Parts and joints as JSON
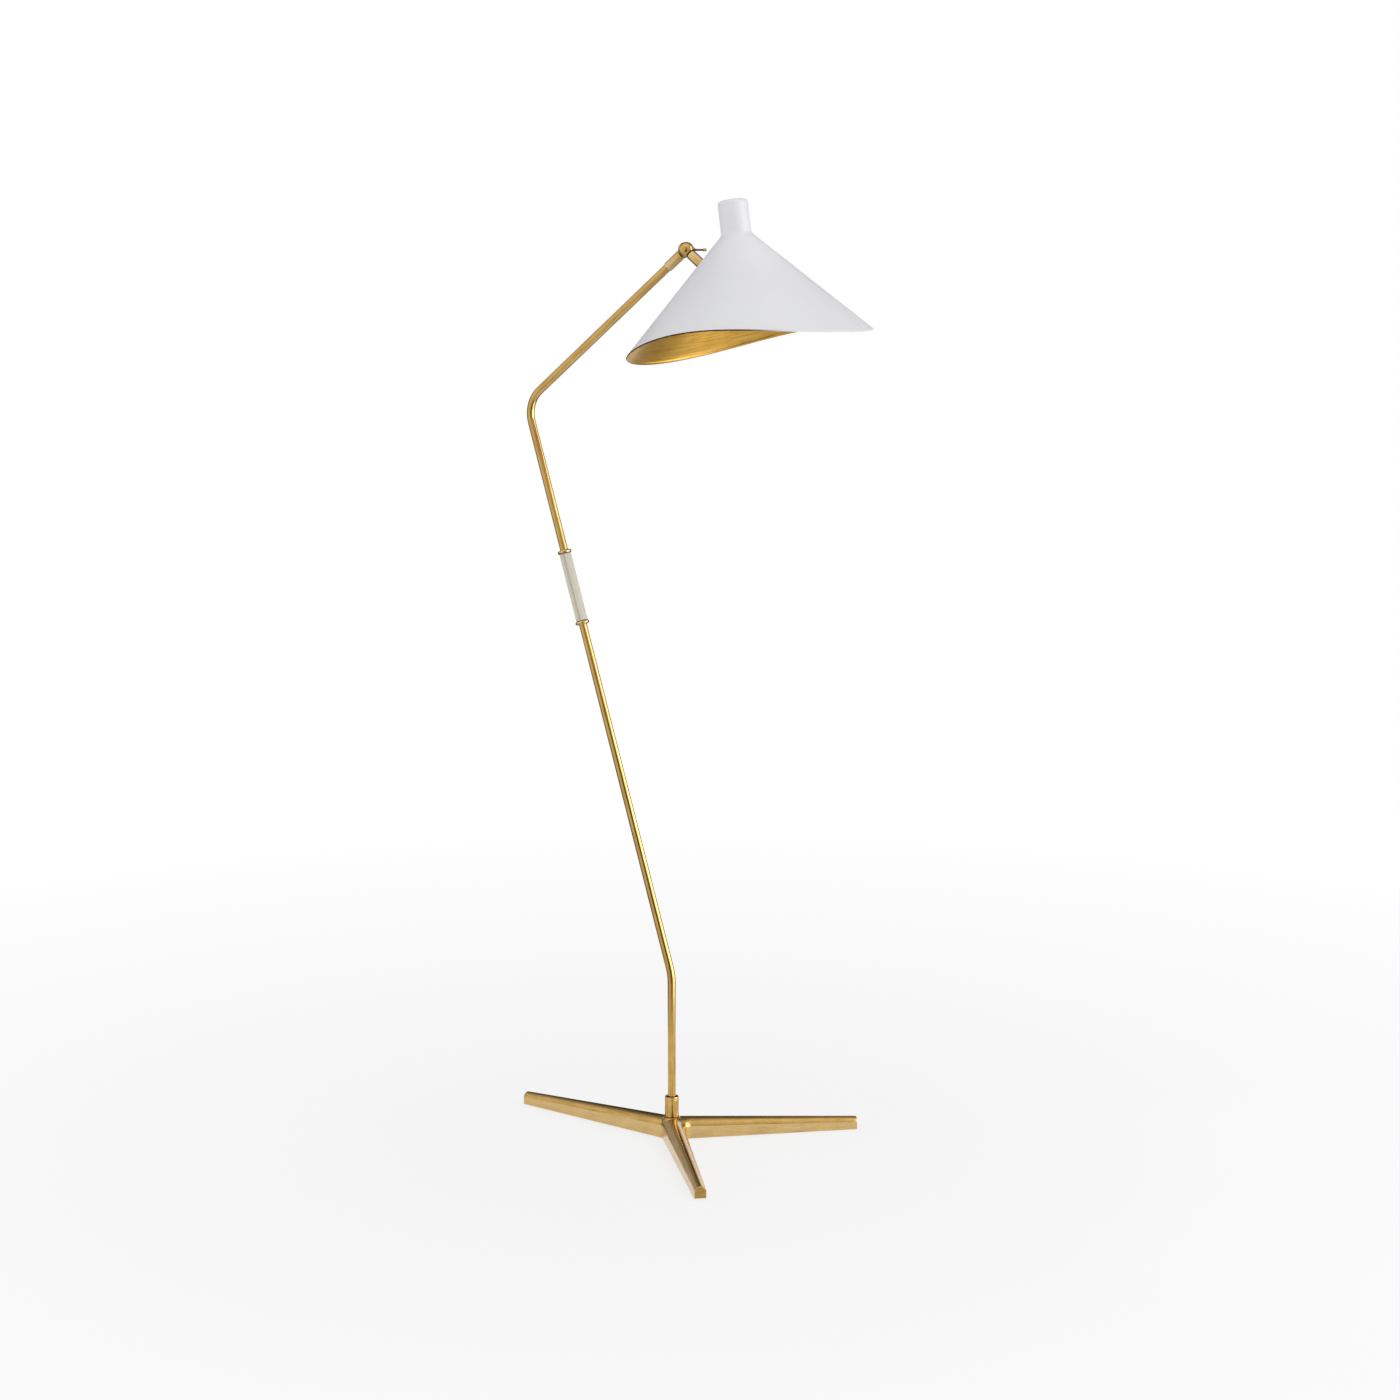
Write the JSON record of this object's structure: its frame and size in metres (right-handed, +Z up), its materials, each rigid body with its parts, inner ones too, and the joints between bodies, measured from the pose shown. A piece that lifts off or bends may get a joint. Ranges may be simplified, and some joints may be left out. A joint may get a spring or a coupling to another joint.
{
  "type": "tripod floor lamp",
  "caption": "Floor lamp: low cast tripod, bent brass pole with leather grip, and a wide conical shade that tilts on a ball knuckle.",
  "frame": {"origin": "on the floor, under the centre of the bounding box", "axes": "+Z up; the pole, arm and shade lie in the XZ plane, the head leans towards +X and the single rear leg points to -X"},
  "size_m": [0.6358, 0.4352, 1.4659],
  "materials": {
    "antique_brass": "hand-rubbed antique satin brass, fine lengthwise brush marks",
    "ivory_leather": "ivory leather wrap with one stitched seam, fine grain, satin",
    "white_enamel": "satin white enamel outside, brushed gold lacquer inside",
    "zinc_steel": "dull zinc plate",
    "black_rubber": "matt moulded rubber",
    "dark_phenolic": "moulded dark brown phenolic, satin",
    "brown_pvc": "extruded brown insulation",
    "opal_glass": "opal white glass, smooth",
    "thread_aluminium": "bare rolled screw shell",
    "contact_brass": "bare spring brass"
  },
  "bodies": {
    "stand": {"tripod_base": "antique_brass", "base_socket": "antique_brass", "lower_pole": "antique_brass", "upper_pole": "antique_brass", "lower_collar": "antique_brass", "upper_collar": "antique_brass", "arm_socket": "antique_brass", "swivel_ball": "antique_brass", "grip_leather": "ivory_leather", "grip_core": "zinc_steel", "hub_washer": "zinc_steel", "hub_nut": "zinc_steel", "stem_nipple": "zinc_steel", "pivot_pin": "zinc_steel", "foot_pad_rear": "black_rubber", "foot_pad_front_left": "black_rubber", "foot_pad_front_right": "black_rubber", "cord_bushing": "dark_phenolic", "pole_lead": "brown_pvc"},
    "lock_lever_body": {"lock_lever": "antique_brass", "lever_knob": "antique_brass"},
    "shade_head": {"swivel_tongue": "antique_brass", "friction_washer": "zinc_steel", "shade_connector": "antique_brass", "shade_shell": "white_enamel", "stud_washer": "zinc_steel", "stud_nut": "zinc_steel", "socket_bracket": "zinc_steel", "holder_nipple": "zinc_steel", "holder_nut": "zinc_steel", "lampholder_body": "dark_phenolic", "screw_shell": "thread_aluminium", "centre_contact": "contact_brass", "shade_lead": "brown_pvc", "bulb_cap": "thread_aluminium", "bulb_insulator": "dark_phenolic", "bulb_tip": "zinc_steel", "bulb_glass": "opal_glass"}
  },
  "joints": [
    {"name": "shade_tilt", "type": "hinge", "parent": "stand", "child": "shade_head", "pos_m": [0.00994, 0, 1.3902], "axis": [0, -1, 0], "range_deg": [-22, 75]},
    {"name": "lock_lever_turn", "type": "hinge", "parent": "stand", "child": "lock_lever_body", "pos_m": [0.00994, 0.0154, 1.3902], "axis": [0, -1, 0], "range_deg": [0, 90]}
  ]
}
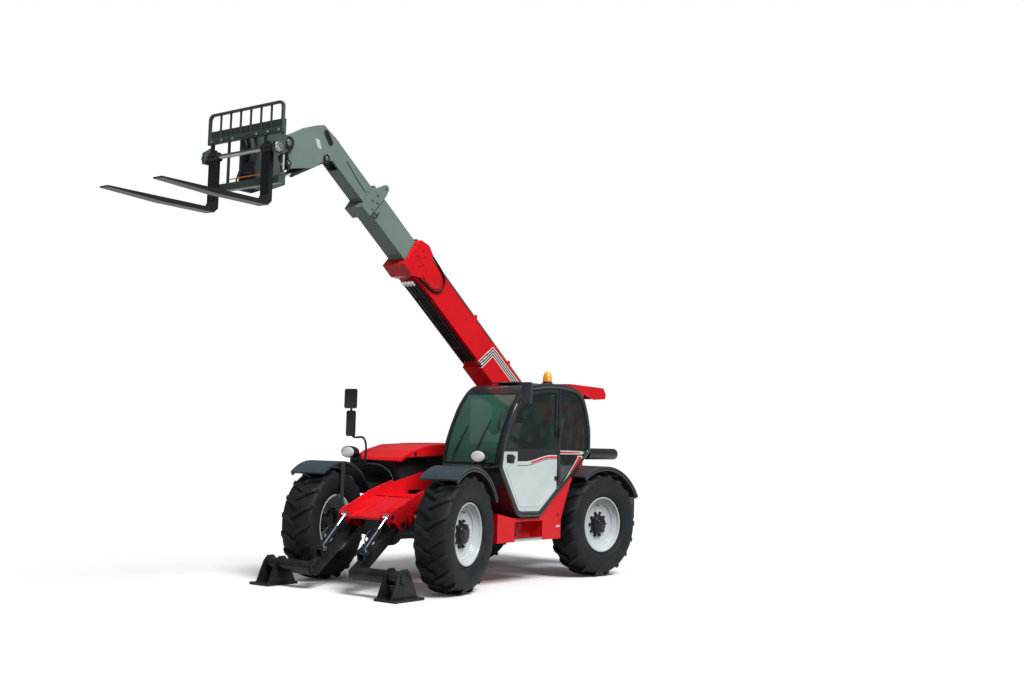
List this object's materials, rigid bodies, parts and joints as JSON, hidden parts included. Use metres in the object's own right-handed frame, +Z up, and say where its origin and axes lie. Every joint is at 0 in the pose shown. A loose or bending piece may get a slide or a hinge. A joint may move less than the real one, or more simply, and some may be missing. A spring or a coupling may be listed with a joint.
{
  "type": "telehandler",
  "caption": "Compact telehandler with a telescopic boom, pallet forks on a tilting carriage, four steered wheels, side cab and two front stabilisers.",
  "frame": {"origin": "Centre of the whole machine's footprint, on the ground.", "axes": "+X forward along the forks, +Y to the machine's left, +Z up"},
  "size_m": [7.5774, 2.5038, 4.768],
  "materials": {
    "axle": "dark painted casting",
    "beacon": "amber lens on a black base",
    "black_trim": "black plastic",
    "boom_pale": "grey-green paint",
    "cab_frame": "dark grey paint",
    "cab_trim": "black moulded plastic",
    "carriage": "grey-green paint",
    "chrome": "hard chrome",
    "cylinder": "blue-black paint",
    "dark_cast": "dark painted casting",
    "door_silver": "silver-grey paint",
    "engine": "cast block",
    "fender": "dark blue-grey moulded plastic",
    "fork": "black paint, worn at the tips",
    "glass": "tinted safety glass",
    "hood_black": "black panel",
    "pin": "turned steel",
    "red": "glossy red paint",
    "rim": "silver-white paint",
    "seat": "dark upholstery with red parts",
    "stabiliser": "black paint",
    "tyre": "moulded rubber, matt"
  },
  "bodies": {
    "chassis": {"axle_front": "axle", "axle_rear": "axle", "beacon": "beacon", "boom_tower": "red", "cab": "cab_frame", "cab_fittings": "cab_trim", "cab_glass": "glass", "chassis": "red", "chassis_pins": "pin", "counterweight": "dark_cast", "engine": "engine", "headlamps": "black_trim", "hood_body": "hood_black", "mirrors": "black_trim", "nose": "red", "rear_canister": "black_trim", "seat": "seat", "side_tank": "red"},
    "carriage": {"backrest": "carriage", "carriage": "carriage", "carriage_pins": "pin"},
    "boom_outer": {"boom_heel": "red", "boom_outer": "red"},
    "boom_inner": {"boom_inner": "boom_pale", "head_pins": "pin"},
    "boom_middle": {"boom_middle": "boom_pale"},
    "door": {"door": "door_silver", "door_glass": "glass"},
    "knuckle_front_left": {"fender_front_left": "fender", "knuckle_front_left": "axle"},
    "knuckle_front_right": {"fender_front_right": "fender", "knuckle_front_right": "axle"},
    "knuckle_rear_left": {"fender_rear_left": "fender", "knuckle_rear_left": "axle"},
    "knuckle_rear_right": {"fender_rear_right": "fender", "knuckle_rear_right": "axle"},
    "fork_left": {"fork_left": "fork"},
    "fork_right": {"fork_right": "fork"},
    "hood_lid": {"hood_lid": "red"},
    "lift_barrel": {"lift_barrel": "cylinder"},
    "lift_rod": {"lift_rod": "chrome"},
    "wheel_front_left": {"rim_front_left": "rim", "tyre_front_left": "tyre"},
    "wheel_front_right": {"rim_front_right": "rim", "tyre_front_right": "tyre"},
    "wheel_rear_left": {"rim_rear_left": "rim", "tyre_rear_left": "tyre"},
    "wheel_rear_right": {"rim_rear_right": "rim", "tyre_rear_right": "tyre"},
    "stabiliser_barrel_left": {"stabiliser_barrel_left": "cylinder"},
    "stabiliser_barrel_right": {"stabiliser_barrel_right": "cylinder"},
    "stabiliser_foot_left": {"stabiliser_foot_left": "stabiliser"},
    "stabiliser_foot_right": {"stabiliser_foot_right": "stabiliser"},
    "stabiliser_leg_left": {"stabiliser_leg_left": "stabiliser"},
    "stabiliser_leg_right": {"stabiliser_leg_right": "stabiliser"},
    "stabiliser_rod_left": {"stabiliser_rod_left": "chrome"},
    "stabiliser_rod_right": {"stabiliser_rod_right": "chrome"},
    "tilt_barrel": {"tilt_barrel": "cylinder"},
    "tilt_rod": {"tilt_rod": "chrome"}
  },
  "joints": [
    {"name": "front_left_steer", "type": "hinge", "parent": "chassis", "child": "knuckle_front_left", "pos_m": [0.30625, 0.83997, 0.62], "axis": [0, 0, 1], "range_deg": [-40.5, 15.5]},
    {"name": "front_right_steer", "type": "hinge", "parent": "chassis", "child": "knuckle_front_right", "pos_m": [0.30625, -0.81003, 0.62], "axis": [0, 0, 1], "range_deg": [-40.5, 15.5]},
    {"name": "rear_left_steer", "type": "hinge", "parent": "chassis", "child": "knuckle_rear_left", "pos_m": [-2.38375, 0.83997, 0.62], "axis": [0, 0, 1], "range_deg": [-20, 36]},
    {"name": "rear_right_steer", "type": "hinge", "parent": "chassis", "child": "knuckle_rear_right", "pos_m": [-2.38375, -0.81003, 0.62], "axis": [0, 0, 1], "range_deg": [-20, 36]},
    {"name": "front_left_wheel", "type": "hinge", "parent": "knuckle_front_left", "child": "wheel_front_left", "pos_m": [0.28244, 0.94737, 0.62], "axis": [-0.2164, 0.9763, 0], "continuous": true},
    {"name": "front_right_wheel", "type": "hinge", "parent": "knuckle_front_right", "child": "wheel_front_right", "pos_m": [0.33006, -0.91742, 0.62], "axis": [-0.2164, 0.9763, 0], "continuous": true},
    {"name": "rear_left_wheel", "type": "hinge", "parent": "knuckle_rear_left", "child": "wheel_rear_left", "pos_m": [-2.36844, 0.9489, 0.62], "axis": [0.1392, 0.9903, 0], "continuous": true},
    {"name": "rear_right_wheel", "type": "hinge", "parent": "knuckle_rear_right", "child": "wheel_rear_right", "pos_m": [-2.39906, -0.91896, 0.62], "axis": [0.1392, 0.9903, 0], "continuous": true},
    {"name": "boom_lift", "type": "hinge", "parent": "chassis", "child": "boom_outer", "pos_m": [-3.08375, 0.01497, 2], "axis": [0, -1, 0], "range_deg": [-38, 28]},
    {"name": "boom_extend", "type": "slide", "parent": "boom_outer", "child": "boom_middle", "axis": [0.8049, 0, 0.5934], "range_m": [-0.55, 1.45]},
    {"name": "boom_tip_extend", "type": "slide", "parent": "boom_middle", "child": "boom_inner", "axis": [0.8049, 0, 0.5934], "range_m": [-0.55, 1.45]},
    {"name": "carriage_tilt", "type": "hinge", "parent": "boom_inner", "child": "carriage", "pos_m": [2.07125, 0.01497, 4.47], "axis": [0, 1, 0], "range_deg": [-40, 35]},
    {"name": "fork_left_slide", "type": "slide", "parent": "carriage", "child": "fork_left", "axis": [0, 1, 0], "range_m": [-0.26, 0.04]},
    {"name": "fork_right_slide", "type": "slide", "parent": "carriage", "child": "fork_right", "axis": [0, -1, 0], "range_m": [-0.26, 0.04]},
    {"name": "lift_barrel_swing", "type": "hinge", "parent": "chassis", "child": "lift_barrel", "pos_m": [-3.08375, 0.01497, 1.22], "axis": [0, -1, 0], "range_deg": [-33.76, 25.14]},
    {"name": "lift_rod_stroke", "type": "slide", "parent": "lift_barrel", "child": "lift_rod", "axis": [0.94, 0, 0.3412], "range_m": [-0.488, 0.362]},
    {"name": "tilt_barrel_swing", "type": "hinge", "parent": "boom_inner", "child": "tilt_barrel", "pos_m": [1.52125, 0.01497, 4.425], "axis": [0, 1, 0], "range_deg": [-14.78, 13.06]},
    {"name": "tilt_rod_stroke", "type": "slide", "parent": "tilt_barrel", "child": "tilt_rod", "axis": [0.8814, 0, -0.4724], "range_m": [-0.184, 0.209]},
    {"name": "stabiliser_left", "type": "hinge", "parent": "chassis", "child": "stabiliser_leg_left", "pos_m": [0.46625, 0.31497, 0.69], "axis": [0, -1, 0], "range_deg": [-14, 40]},
    {"name": "stabiliser_foot_left_tilt", "type": "hinge", "parent": "stabiliser_leg_left", "child": "stabiliser_foot_left", "pos_m": [1.08625, 0.91497, 0.215], "axis": [0, -1, 0], "range_deg": [-15, 15]},
    {"name": "stabiliser_barrel_left_swing", "type": "hinge", "parent": "stabiliser_leg_left", "child": "stabiliser_barrel_left", "pos_m": [0.98625, 0.31497, 0.42], "axis": [0, -1, 0], "range_deg": [-4.46, 10.87]},
    {"name": "stabiliser_rod_left_stroke", "type": "slide", "parent": "stabiliser_barrel_left", "child": "stabiliser_rod_left", "axis": [-0.7071, 0, 0.7071], "range_m": [-0.112, 0.046]},
    {"name": "stabiliser_right", "type": "hinge", "parent": "chassis", "child": "stabiliser_leg_right", "pos_m": [0.46625, -0.28503, 0.69], "axis": [0, -1, 0], "range_deg": [-14, 40]},
    {"name": "stabiliser_foot_right_tilt", "type": "hinge", "parent": "stabiliser_leg_right", "child": "stabiliser_foot_right", "pos_m": [1.08625, -0.88503, 0.215], "axis": [0, -1, 0], "range_deg": [-15, 15]},
    {"name": "stabiliser_barrel_right_swing", "type": "hinge", "parent": "stabiliser_leg_right", "child": "stabiliser_barrel_right", "pos_m": [0.98625, -0.28503, 0.42], "axis": [0, -1, 0], "range_deg": [-4.46, 10.87]},
    {"name": "stabiliser_rod_right_stroke", "type": "slide", "parent": "stabiliser_barrel_right", "child": "stabiliser_rod_right", "axis": [-0.7071, 0, 0.7071], "range_m": [-0.112, 0.046]},
    {"name": "door_hinge", "type": "hinge", "parent": "chassis", "child": "door", "pos_m": [-1.51175, 1.00697, 1.44], "axis": [0, 0, 1], "range_deg": [0, 85]},
    {"name": "hood_lid_hinge", "type": "hinge", "parent": "chassis", "child": "hood_lid", "pos_m": [-1.90375, -0.62503, 1.5], "axis": [0, -1, 0], "range_deg": [0, 55]}
  ],
  "couplings": [
    {"joint": "front_right_steer", "follows": "front_left_steer", "ratio": 1},
    {"joint": "rear_right_steer", "follows": "rear_left_steer", "ratio": 1},
    {"joint": "boom_tip_extend", "follows": "boom_extend", "ratio": 1},
    {"joint": "lift_barrel_swing", "follows": "boom_lift", "ratio": 0.862},
    {"joint": "lift_rod_stroke", "follows": "boom_lift", "m_per_rad": 0.721},
    {"joint": "tilt_barrel_swing", "follows": "carriage_tilt", "ratio": 0.34455},
    {"joint": "tilt_rod_stroke", "follows": "carriage_tilt", "m_per_rad": -0.2849},
    {"joint": "stabiliser_barrel_left_swing", "follows": "stabiliser_left", "ratio": 0.24685},
    {"joint": "stabiliser_rod_left_stroke", "follows": "stabiliser_left", "m_per_rad": -0.14595},
    {"joint": "stabiliser_barrel_right_swing", "follows": "stabiliser_right", "ratio": 0.24685},
    {"joint": "stabiliser_rod_right_stroke", "follows": "stabiliser_right", "m_per_rad": -0.14595}
  ]
}
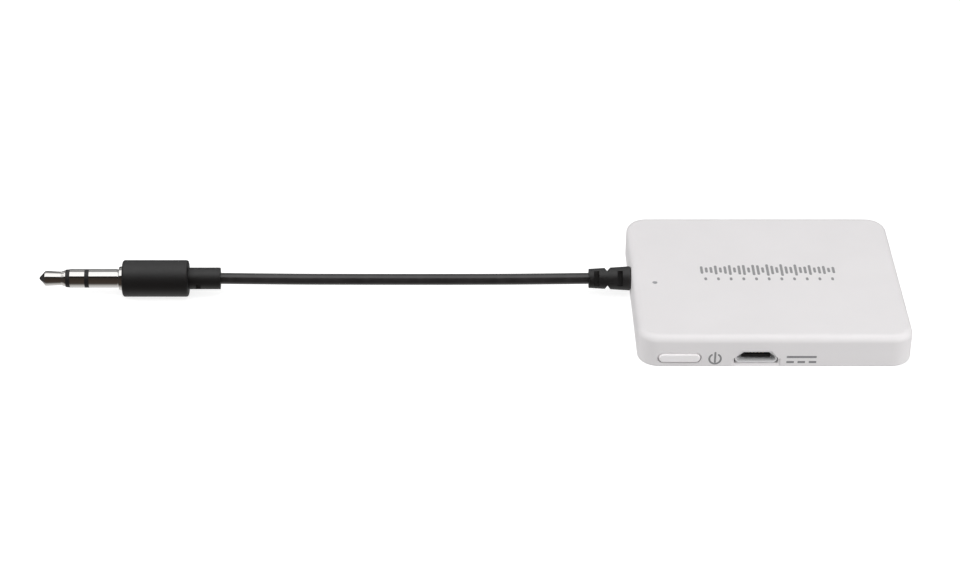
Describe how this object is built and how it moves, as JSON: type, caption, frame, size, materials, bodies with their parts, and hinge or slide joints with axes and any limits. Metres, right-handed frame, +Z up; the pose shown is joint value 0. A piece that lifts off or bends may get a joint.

▶ Stated exercise: Using the material above, report each line where "axes" occurs.

▶ The response:
  "frame": {"origin": "on the floor, under the centre of the bounding box", "axes": "+Z up; the pole, arm and shade lie in the XZ plane, the head leans towards +X and the single rear leg points to -X"},
List this object's materials, rigid bodies, parts and joints as JSON, hidden parts included. Use metres in the object's own right-handed frame, +Z up, and say where its origin and axes lie. Every joint is at 0 in the pose shown. A loose or bending piece may get a slide or a hinge. A joint may move less than the real one, or more simply, and some may be missing. A spring or a coupling may be listed with a joint.
  "frame": {"origin": "Centre of the whole machine's footprint, on the ground.", "axes": "+X forward along the forks, +Y to the machine's left, +Z up"},
Describe how this object is built and how it moves, as JSON: type, caption, frame, size, materials, bodies with their parts, and hinge or slide joints with axes and any limits. Metres, right-handed frame, +Z up; the pose shown is joint value 0. A piece that lifts off or bends may get a joint.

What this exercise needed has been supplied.